Not sure how important this stuff about Collatz length is. It's a known fact that when it comes to Collatz lengths, about half of the terms satisfy a(i) = a(i+1). For example, up to 10,000,000, 4,964,705 terms satisfy this condition. Regardless, I'd be curious to see a plot with the x axis as adecous number and the y axis as Collatz length.

>> No.10637085

>>10637025
Actually, maybe I take that back. From OEIS:
>The number of terms that satisfy a(i) = a(i+1) for i being a power of ten from 10^1 through 10^10 are: 0, 31, 365, 4161, 45022, 477245, 4964705, 51242281, 526051204, 5378743993.
These ratios naively seem to be converging.

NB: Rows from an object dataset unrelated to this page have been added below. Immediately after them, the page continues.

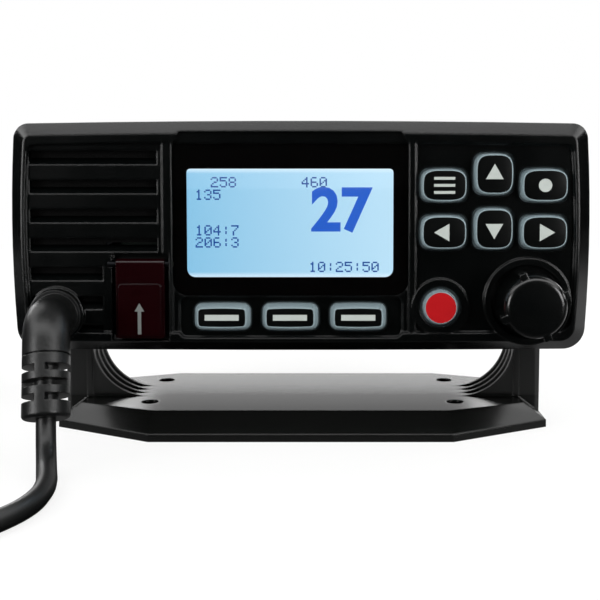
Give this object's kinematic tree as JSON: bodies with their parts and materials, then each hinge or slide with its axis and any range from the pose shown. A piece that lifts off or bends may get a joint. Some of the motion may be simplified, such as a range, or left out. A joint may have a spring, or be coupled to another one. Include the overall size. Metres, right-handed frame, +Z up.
{
  "type": "marine radio",
  "caption": "Fixed-mount marine radio on a tilting foot bracket: louvred speaker, lit display, keys, rotary knob, sprung red cover, and a fist microphone on its lead.",
  "frame": {"origin": "middle of the bracket foot's underside, on the surface that it stands on", "axes": "+Z up, +X the viewer's right along the tilt axis, front panel faces -Y"},
  "size_m": [0.2746, 0.202, 0.0928],
  "materials": {
    "housing_plastic": "satin black moulded, fine texture",
    "cast_black": "black powder coat",
    "rubber": "black moulded rubber",
    "key_silicone": "grey silicone with black printed tops",
    "knob_plastic": "satin black",
    "red_plastic": "red moulded",
    "red_key": "red silicone",
    "window_acrylic": "black printed, clear over the display",
    "lcd_glass": "lit pale blue",
    "light_guide": "white acrylic",
    "board": "green circuit board",
    "shield_tin": "tinned",
    "steel": "machined",
    "black_steel": "black oxide",
    "brass": "machined",
    "nickel": "nickel plated",
    "ptfe": "white",
    "mesh_cloth": "black acoustic cloth",
    "cone_paper": "coated paper",
    "magnet": "sintered",
    "lead_jacket": "black cable jacket"
  },
  "bodies": {
    "bracket": {"mounting_bracket": "cast_black", "mic_lead_run": "lead_jacket", "mic_lead_coil": "lead_jacket", "mic_lead_tail": "lead_jacket", "mic_front_shell": "housing_plastic", "mic_back_shell": "housing_plastic", "mic_hang_button": "steel", "mic_capsule": "shield_tin", "mic_lead_relief": "rubber"},
    "radio": {"gimbal_washer_left": "rubber", "gimbal_washer_right": "rubber", "housing_inserts": "brass", "front_bezel": "housing_plastic", "rear_housing": "cast_black", "front_gasket": "rubber", "case_screws": "black_steel", "display_window": "window_acrylic", "lcd_panel": "lcd_glass", "lcd_backlight": "light_guide", "encoder": "shield_tin", "cover_pin": "steel", "speaker_mesh": "mesh_cloth", "speaker_basket": "black_steel", "speaker_cone": "cone_paper", "speaker_magnet": "magnet", "key_mat": "rubber", "front_board": "board", "main_board": "board", "shield_can": "shield_tin", "antenna_socket": "nickel", "antenna_insulator": "ptfe", "power_gland": "rubber", "mic_lead_boot": "rubber", "mic_lead_drop": "lead_jacket"},
    "bracket_knob_left": {"bracket_knob_left": "knob_plastic", "knob_stud_left": "steel"},
    "bracket_knob_right": {"bracket_knob_right": "knob_plastic", "knob_stud_right": "steel"},
    "volume_knob": {"volume_knob": "knob_plastic", "encoder_shaft": "steel"},
    "distress_cover": {"distress_cover": "red_plastic"},
    "menu_key": {"menu_key": "key_silicone"},
    "up_key": {"up_key": "key_silicone"},
    "enter_key": {"enter_key": "key_silicone"},
    "left_key": {"left_key": "key_silicone"},
    "down_key": {"down_key": "key_silicone"},
    "right_key": {"right_key": "key_silicone"},
    "soft_key_left": {"soft_key_left": "key_silicone"},
    "soft_key_middle": {"soft_key_middle": "key_silicone"},
    "soft_key_right": {"soft_key_right": "key_silicone"},
    "channel_key": {"channel_key": "red_key"},
    "distress_button": {"distress_button": "red_plastic"},
    "mic_key_down": {"mic_key_down": "rubber"},
    "mic_key_up": {"mic_key_up": "rubber"},
    "mic_talk_key": {"mic_talk_key": "rubber"}
  },
  "joints": [
    {"name": "radio_tilt", "type": "hinge", "parent": "bracket", "child": "radio", "pos_m": [0, 0, 0.06], "axis": [1, 0, 0], "range_deg": [-20, 5], "deforming": ["mic_lead_drop"]},
    {"name": "knob_left_turn", "type": "hinge", "parent": "radio", "child": "bracket_knob_left", "pos_m": [-0.081, 0, 0.06], "axis": [-1, 0, 0], "continuous": true},
    {"name": "knob_right_turn", "type": "hinge", "parent": "radio", "child": "bracket_knob_right", "pos_m": [0.081, 0, 0.06], "axis": [1, 0, 0], "continuous": true},
    {"name": "volume_turn", "type": "hinge", "parent": "radio", "child": "volume_knob", "pos_m": [0.0653, -0.038, 0.0409], "axis": [0, -1, 0], "continuous": true},
    {"name": "cover_lift", "type": "hinge", "parent": "radio", "child": "distress_cover", "pos_m": [-0.04605, -0.0312, 0.0516], "axis": [-1, 0, 0], "range_deg": [0, 95], "stiffness_Nm_per_rad": 0.004, "springref_deg": -20.05},
    {"name": "menu_key_press", "type": "slide", "parent": "radio", "child": "menu_key", "axis": [0, 1, 0], "range_m": [0, 0.0008], "stiffness_N_per_m": 900, "springref_m": -0.0012},
    {"name": "up_key_press", "type": "slide", "parent": "radio", "child": "up_key", "axis": [0, 1, 0], "range_m": [0, 0.0008], "stiffness_N_per_m": 900, "springref_m": -0.0012},
    {"name": "enter_key_press", "type": "slide", "parent": "radio", "child": "enter_key", "axis": [0, 1, 0], "range_m": [0, 0.0008], "stiffness_N_per_m": 900, "springref_m": -0.0012},
    {"name": "left_key_press", "type": "slide", "parent": "radio", "child": "left_key", "axis": [0, 1, 0], "range_m": [0, 0.0008], "stiffness_N_per_m": 900, "springref_m": -0.0012},
    {"name": "down_key_press", "type": "slide", "parent": "radio", "child": "down_key", "axis": [0, 1, 0], "range_m": [0, 0.0008], "stiffness_N_per_m": 900, "springref_m": -0.0012},
    {"name": "right_key_press", "type": "slide", "parent": "radio", "child": "right_key", "axis": [0, 1, 0], "range_m": [0, 0.0008], "stiffness_N_per_m": 900, "springref_m": -0.0012},
    {"name": "soft_key_left_press", "type": "slide", "parent": "radio", "child": "soft_key_left", "axis": [0, 1, 0], "range_m": [0, 0.0008], "stiffness_N_per_m": 900, "springref_m": -0.0012},
    {"name": "soft_key_middle_press", "type": "slide", "parent": "radio", "child": "soft_key_middle", "axis": [0, 1, 0], "range_m": [0, 0.0008], "stiffness_N_per_m": 900, "springref_m": -0.0012},
    {"name": "soft_key_right_press", "type": "slide", "parent": "radio", "child": "soft_key_right", "axis": [0, 1, 0], "range_m": [0, 0.0008], "stiffness_N_per_m": 900, "springref_m": -0.0012},
    {"name": "channel_key_press", "type": "slide", "parent": "radio", "child": "channel_key", "axis": [0, 1, 0], "range_m": [0, 0.0008], "stiffness_N_per_m": 900, "springref_m": -0.0012},
    {"name": "distress_button_press", "type": "slide", "parent": "radio", "child": "distress_button", "axis": [0, 1, 0], "range_m": [0, 0.0008], "stiffness_N_per_m": 900, "springref_m": -0.0012},
    {"name": "mic_key_down_press", "type": "slide", "parent": "bracket", "child": "mic_key_down", "axis": [0, 0.1045, -0.9945], "range_m": [0, 0.0008], "stiffness_N_per_m": 900, "springref_m": -0.0012},
    {"name": "mic_key_up_press", "type": "slide", "parent": "bracket", "child": "mic_key_up", "axis": [0, 0.1045, -0.9945], "range_m": [0, 0.0008], "stiffness_N_per_m": 900, "springref_m": -0.0012},
    {"name": "mic_talk_key_press", "type": "slide", "parent": "bracket", "child": "mic_talk_key", "axis": [1, 0, 0], "range_m": [0, 0.0015], "stiffness_N_per_m": 900, "springref_m": -0.0012}
  ]
}
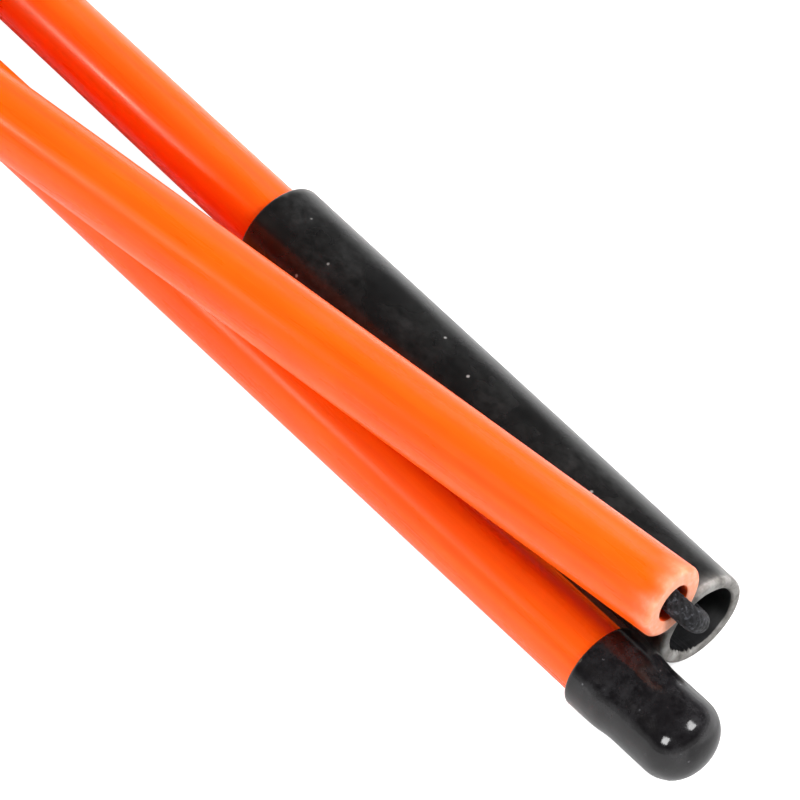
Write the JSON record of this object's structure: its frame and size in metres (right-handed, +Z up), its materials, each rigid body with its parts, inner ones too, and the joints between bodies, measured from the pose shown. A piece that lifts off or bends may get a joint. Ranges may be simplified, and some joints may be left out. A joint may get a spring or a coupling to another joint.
{
  "type": "folding alignment stick",
  "caption": "Folding golf alignment stick: orange fibre tubes strung on one elastic cord, plugging into black ferrules, with a ground tip and a soft end cap, shown folded",
  "frame": {"origin": "centre of the folded bundle's footprint, on the surface it lies on", "axes": "+X along the bundle towards the capped end and the visible ferrule mouth, +Y towards the tip section, +Z up"},
  "size_m": [0.4634, 0.0646, 0.0185],
  "materials": {
    "orange_fibre_tube": "satin pigmented resin over glass fibre",
    "black_ferrule": "satin, lightly scuffed",
    "black_end_cap": "glossy dipped vinyl",
    "black_ground_tip": "satin moulded plastic",
    "elastic_cord": "braided sheath over rubber core",
    "steel_washer": "plain stamped steel"
  },
  "bodies": {
    "end_section": {"end_section_tube": "orange_fibre_tube", "end_cap": "black_end_cap", "end_section_cord": "elastic_cord", "end_cord_washer": "steel_washer", "end_cord_knot": "elastic_cord"},
    "end_cord_leg": {"end_cord_lead": "elastic_cord"},
    "end_cord_span": {"end_cord_run": "elastic_cord"},
    "end_cord_slack": {"end_cord_bend": "elastic_cord"},
    "middle_section": {"middle_section_tube": "orange_fibre_tube", "middle_section_ferrule": "black_ferrule", "middle_section_cord": "elastic_cord", "middle_socket_cord": "elastic_cord"},
    "tip_cord_span": {"tip_cord_bend": "elastic_cord"},
    "tip_cord_leg": {"tip_cord_lead": "elastic_cord"},
    "tip_section": {"tip_section_tube": "orange_fibre_tube", "tip_section_ferrule": "black_ferrule", "ground_tip": "black_ground_tip", "tip_section_cord": "elastic_cord", "tip_cord_washer": "steel_washer", "tip_cord_knot": "elastic_cord"}
  },
  "joints": [
    {"name": "end_plug", "type": "slide", "parent": "end_section", "child": "end_cord_leg", "axis": [0.9999, 0.0137, 0.0022], "range_m": [0, 0.03943], "deforming": ["middle_socket_cord"]},
    {"name": "end_fold_inner", "type": "hinge", "parent": "end_cord_leg", "child": "end_cord_span", "pos_m": [-0.17133, 0.00779, 0.00412], "axis": [0.0026, -0.0357, -0.9994], "range_deg": [0, 51.2], "deforming": ["end_cord_lead"]},
    {"name": "end_cord_stretch", "type": "slide", "parent": "end_cord_span", "child": "end_cord_slack", "axis": [0.6159, 0.7874, -0.0265], "range_m": [0, 0.04043], "deforming": ["end_cord_run"]},
    {"name": "end_fold", "type": "hinge", "parent": "end_cord_slack", "child": "middle_section", "pos_m": [-0.20264, -0.02737, 0.00529], "axis": [0.4888, -0.8721, -0.0248], "range_deg": [0, 175.82], "deforming": ["end_cord_bend"]},
    {"name": "tip_fold", "type": "hinge", "parent": "middle_section", "child": "tip_cord_span", "pos_m": [0.22159, 0.02197, 0.01388], "axis": [0.11, -0.8589, -0.5002], "range_deg": [0, 91.5], "deforming": ["tip_cord_bend"]},
    {"name": "tip_fold_outer", "type": "hinge", "parent": "tip_cord_span", "child": "tip_cord_leg", "pos_m": [0.21894, 0.02546, 0.00796], "axis": [0, -0.8677, -0.497], "range_deg": [0, 86.29]},
    {"name": "tip_plug", "type": "slide", "parent": "tip_cord_leg", "child": "tip_section", "axis": [1, 0, 0], "range_m": [0, 0.0366], "deforming": ["tip_cord_lead"]}
  ],
  "couplings": [
    {"joint": "end_fold_inner", "follows": "end_fold", "ratio": 0.29123},
    {"joint": "end_cord_stretch", "follows": "end_fold", "m_per_rad": 0.013176},
    {"joint": "tip_fold_outer", "follows": "tip_fold", "ratio": 0.94303}
  ]
}
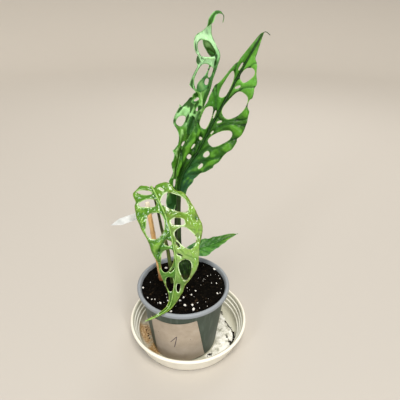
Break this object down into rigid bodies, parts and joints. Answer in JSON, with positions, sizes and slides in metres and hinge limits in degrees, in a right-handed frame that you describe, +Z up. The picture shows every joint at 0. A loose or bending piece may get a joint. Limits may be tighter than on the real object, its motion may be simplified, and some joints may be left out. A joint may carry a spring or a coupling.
{
  "type": "potted monstera plant",
  "caption": "Young perforated-leaf Monstera obliqua Peru in a tapered nursery pot with a paper label, bamboo stake and plant tag, standing on a round saucer.",
  "frame": {"origin": "centre of the saucer's flat underside, on the table", "axes": "+Z up, -Y towards the labelled front, +X to the right seen from the front"},
  "size_m": [0.181, 0.163, 0.4174],
  "materials": {
    "white_plastic": "satin, stained inside by water",
    "grey_plastic": "satin",
    "label_paper": "matte",
    "potting_mix": "rough, damp",
    "bamboo": "satin",
    "tag_plastic": "satin",
    "stem_green": "satin",
    "leaf_light": "glossy upper side",
    "leaf_dark": "glossy upper side",
    "leaf_pale": "satin, pale underside",
    "leaf_young": "satin"
  },
  "bodies": {
    "root": {"saucer": "white_plastic", "pot": "grey_plastic", "paper_label": "label_paper", "soil": "potting_mix", "stake": "bamboo", "plant_tag": "tag_plastic", "stem": "stem_green", "leaf_front": "leaf_light", "leaf_right": "leaf_dark", "leaf_left": "leaf_pale", "leaf_low": "leaf_young"}
  },
  "joints": []
}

(Then again, I'm wary on principal of all this "less than 10^x" stuff. Useful for number crunching and easy gauging, but it threatens to cut off patterns (hence the seemingly-inexplicable result of 6.01% at n <= 10,000) and adds another level of arbitrariness: using powers of 10 for the cut-offs is arbitrary; the choice of 10 in "adecous" is more-or-less arbitrary (cf "apentous" already popping up in this thread); and the 3n+1, n/2 rules are already kind of arbitrary in the first place. Why add more to that?)

>>10635684
Note that poster skipped the explicit construction for quadruplets.

>> No.10637113
File: 52 KB, 300x324, 1557467812033.jpg [View same] [iqdb] [saucenao] [google]
10637113

>>10628781
math scrub that sucks ass at even statistics here

i think i understand how this all works, but im wondering

would it be -possible- to reverse the process, writing a program that would let you simply enter the value of a sequence, and get the corresponding "adecous" number?

>> No.10637121

>>10637113
You mean, "can we write a program that, given a value of n, prints out n consecutive adecous numbers?"
The answer is: we can easily write a program that would do that. The thing is, we don't know whether such a thing is always possible, so the program might run forever since it would never find n consecutive adecous numbers. OP's question is basically the same as "if we wrote such a program, would it always stop in a finite amount of time or might it run forever?"

>> No.10637124

>>10637121
I'll add to this answer by pointing out that >>10632501 and the posts before it point toward generating functions for different lengths of sequence, but finding the closed form for all lengths would be hard.

>> No.10637137

>>10637113
not if you mean entering the length, because for many (all?) N, there are multiple sequences of length N.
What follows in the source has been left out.